> [PROVIDED MATERIAL]
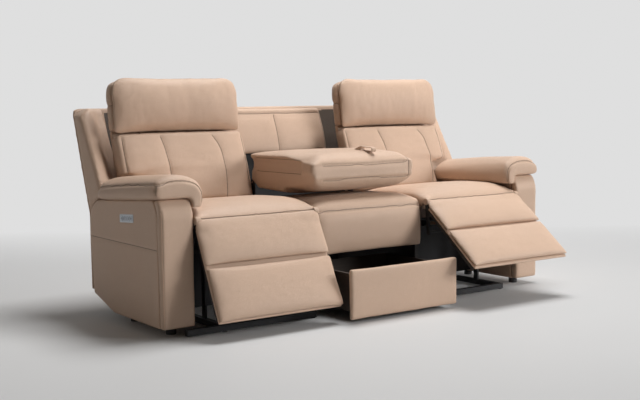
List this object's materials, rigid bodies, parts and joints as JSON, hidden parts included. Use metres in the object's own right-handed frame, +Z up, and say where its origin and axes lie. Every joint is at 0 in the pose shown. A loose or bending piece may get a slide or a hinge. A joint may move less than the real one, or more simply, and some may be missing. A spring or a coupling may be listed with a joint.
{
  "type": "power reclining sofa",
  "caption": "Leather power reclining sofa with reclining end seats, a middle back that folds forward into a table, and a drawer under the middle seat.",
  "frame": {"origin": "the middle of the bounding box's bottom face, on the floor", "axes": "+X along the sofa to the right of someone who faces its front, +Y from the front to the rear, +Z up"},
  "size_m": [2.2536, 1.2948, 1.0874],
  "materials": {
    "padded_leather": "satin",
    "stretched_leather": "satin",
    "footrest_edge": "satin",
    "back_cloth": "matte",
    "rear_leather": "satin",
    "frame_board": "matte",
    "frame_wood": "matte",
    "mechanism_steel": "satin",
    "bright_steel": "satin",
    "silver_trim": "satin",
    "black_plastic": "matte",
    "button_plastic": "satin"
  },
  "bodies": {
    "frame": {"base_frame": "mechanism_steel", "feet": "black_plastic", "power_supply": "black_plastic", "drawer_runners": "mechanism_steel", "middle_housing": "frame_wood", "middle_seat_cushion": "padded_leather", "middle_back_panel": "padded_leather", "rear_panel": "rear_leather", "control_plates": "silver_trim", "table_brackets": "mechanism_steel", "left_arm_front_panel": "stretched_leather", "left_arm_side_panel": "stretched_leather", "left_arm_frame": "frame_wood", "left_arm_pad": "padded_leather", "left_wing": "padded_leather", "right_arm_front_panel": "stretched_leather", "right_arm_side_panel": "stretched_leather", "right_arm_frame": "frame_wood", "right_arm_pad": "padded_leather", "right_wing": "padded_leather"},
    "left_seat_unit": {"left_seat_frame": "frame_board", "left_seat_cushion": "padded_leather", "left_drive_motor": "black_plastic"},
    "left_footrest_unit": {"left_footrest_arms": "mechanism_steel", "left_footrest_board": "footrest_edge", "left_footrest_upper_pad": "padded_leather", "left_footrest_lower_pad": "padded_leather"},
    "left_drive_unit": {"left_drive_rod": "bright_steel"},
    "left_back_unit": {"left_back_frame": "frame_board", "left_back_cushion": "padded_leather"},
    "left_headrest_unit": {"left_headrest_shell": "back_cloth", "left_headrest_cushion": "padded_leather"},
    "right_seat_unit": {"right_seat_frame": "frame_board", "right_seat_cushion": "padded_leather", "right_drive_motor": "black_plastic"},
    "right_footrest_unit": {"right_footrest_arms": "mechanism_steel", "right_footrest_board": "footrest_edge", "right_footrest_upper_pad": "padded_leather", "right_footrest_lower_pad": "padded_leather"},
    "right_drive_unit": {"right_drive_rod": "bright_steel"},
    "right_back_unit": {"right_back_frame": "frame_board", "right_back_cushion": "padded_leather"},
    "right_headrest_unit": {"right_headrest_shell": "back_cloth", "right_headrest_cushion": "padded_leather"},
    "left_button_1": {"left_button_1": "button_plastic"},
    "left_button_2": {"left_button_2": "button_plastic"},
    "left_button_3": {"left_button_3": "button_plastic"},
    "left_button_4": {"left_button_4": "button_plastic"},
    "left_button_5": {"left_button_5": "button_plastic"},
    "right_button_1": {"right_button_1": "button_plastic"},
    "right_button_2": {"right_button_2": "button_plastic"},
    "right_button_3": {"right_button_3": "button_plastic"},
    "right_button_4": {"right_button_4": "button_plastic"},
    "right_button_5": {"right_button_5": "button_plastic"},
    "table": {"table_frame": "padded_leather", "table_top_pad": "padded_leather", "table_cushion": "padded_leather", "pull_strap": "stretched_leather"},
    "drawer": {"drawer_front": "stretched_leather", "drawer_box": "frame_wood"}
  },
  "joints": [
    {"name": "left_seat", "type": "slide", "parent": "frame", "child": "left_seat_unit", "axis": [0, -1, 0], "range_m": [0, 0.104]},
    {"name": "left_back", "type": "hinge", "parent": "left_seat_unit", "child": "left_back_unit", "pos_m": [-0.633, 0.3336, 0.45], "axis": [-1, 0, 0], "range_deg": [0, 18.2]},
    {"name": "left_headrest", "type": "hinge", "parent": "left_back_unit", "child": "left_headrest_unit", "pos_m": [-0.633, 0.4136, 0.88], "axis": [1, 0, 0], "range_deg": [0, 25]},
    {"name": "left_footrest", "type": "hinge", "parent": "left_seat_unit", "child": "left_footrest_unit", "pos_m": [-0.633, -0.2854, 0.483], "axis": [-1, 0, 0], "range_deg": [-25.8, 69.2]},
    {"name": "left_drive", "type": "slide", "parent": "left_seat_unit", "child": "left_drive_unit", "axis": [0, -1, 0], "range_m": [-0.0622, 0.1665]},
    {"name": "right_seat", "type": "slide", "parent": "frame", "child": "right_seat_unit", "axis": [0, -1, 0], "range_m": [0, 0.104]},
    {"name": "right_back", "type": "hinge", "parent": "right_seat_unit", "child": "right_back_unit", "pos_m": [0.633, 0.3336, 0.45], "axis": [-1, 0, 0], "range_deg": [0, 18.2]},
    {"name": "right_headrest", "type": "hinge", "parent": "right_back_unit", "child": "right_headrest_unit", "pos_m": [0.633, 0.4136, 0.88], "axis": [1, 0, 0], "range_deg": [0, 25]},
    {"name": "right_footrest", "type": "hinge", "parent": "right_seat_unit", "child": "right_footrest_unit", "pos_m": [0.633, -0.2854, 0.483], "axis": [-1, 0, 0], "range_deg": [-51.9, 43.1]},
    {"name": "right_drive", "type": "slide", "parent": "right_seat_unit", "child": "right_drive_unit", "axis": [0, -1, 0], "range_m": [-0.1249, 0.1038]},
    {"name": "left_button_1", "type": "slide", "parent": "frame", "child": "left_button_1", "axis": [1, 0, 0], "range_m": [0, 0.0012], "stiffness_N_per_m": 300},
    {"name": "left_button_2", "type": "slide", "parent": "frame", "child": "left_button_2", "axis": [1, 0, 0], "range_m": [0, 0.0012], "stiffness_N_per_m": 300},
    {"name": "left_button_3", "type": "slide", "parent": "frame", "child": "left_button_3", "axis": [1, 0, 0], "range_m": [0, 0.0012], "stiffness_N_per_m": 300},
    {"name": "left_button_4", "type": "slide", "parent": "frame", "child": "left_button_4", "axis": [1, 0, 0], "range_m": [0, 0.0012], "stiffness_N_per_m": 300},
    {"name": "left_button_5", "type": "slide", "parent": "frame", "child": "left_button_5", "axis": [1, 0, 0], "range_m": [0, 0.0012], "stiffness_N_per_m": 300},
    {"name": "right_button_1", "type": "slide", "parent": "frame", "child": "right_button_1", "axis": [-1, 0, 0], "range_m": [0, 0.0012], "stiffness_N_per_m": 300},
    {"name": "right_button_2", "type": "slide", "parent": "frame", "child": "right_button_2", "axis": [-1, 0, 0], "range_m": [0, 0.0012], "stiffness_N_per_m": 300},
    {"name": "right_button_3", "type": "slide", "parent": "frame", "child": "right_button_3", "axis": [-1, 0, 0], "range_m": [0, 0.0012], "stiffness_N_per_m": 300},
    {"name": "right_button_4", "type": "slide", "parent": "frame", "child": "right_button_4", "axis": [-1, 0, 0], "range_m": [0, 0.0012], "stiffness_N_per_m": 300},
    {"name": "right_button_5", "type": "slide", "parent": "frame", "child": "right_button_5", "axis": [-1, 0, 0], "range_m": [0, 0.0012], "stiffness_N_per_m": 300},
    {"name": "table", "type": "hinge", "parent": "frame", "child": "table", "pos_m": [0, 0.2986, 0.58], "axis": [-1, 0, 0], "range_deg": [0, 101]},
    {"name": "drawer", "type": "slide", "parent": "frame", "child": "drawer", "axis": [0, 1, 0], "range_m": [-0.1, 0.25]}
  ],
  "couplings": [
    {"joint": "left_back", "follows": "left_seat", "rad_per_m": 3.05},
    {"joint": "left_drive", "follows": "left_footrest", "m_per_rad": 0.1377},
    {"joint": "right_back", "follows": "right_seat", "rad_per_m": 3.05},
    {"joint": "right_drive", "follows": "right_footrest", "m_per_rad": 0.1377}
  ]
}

> [REQUIREMENT] Where a line holds the string "joints", copy that line.

> [RESULT FOR THIS TASK]
List this object's materials, rigid bodies, parts and joints as JSON, hidden parts included. Use metres in the object's own right-handed frame, +Z up, and say where its origin and axes lie. Every joint is at 0 in the pose shown. A loose or bending piece may get a slide or a hinge. A joint may move less than the real one, or more simply, and some may be missing. A spring or a coupling may be listed with a joint.
  "joints": [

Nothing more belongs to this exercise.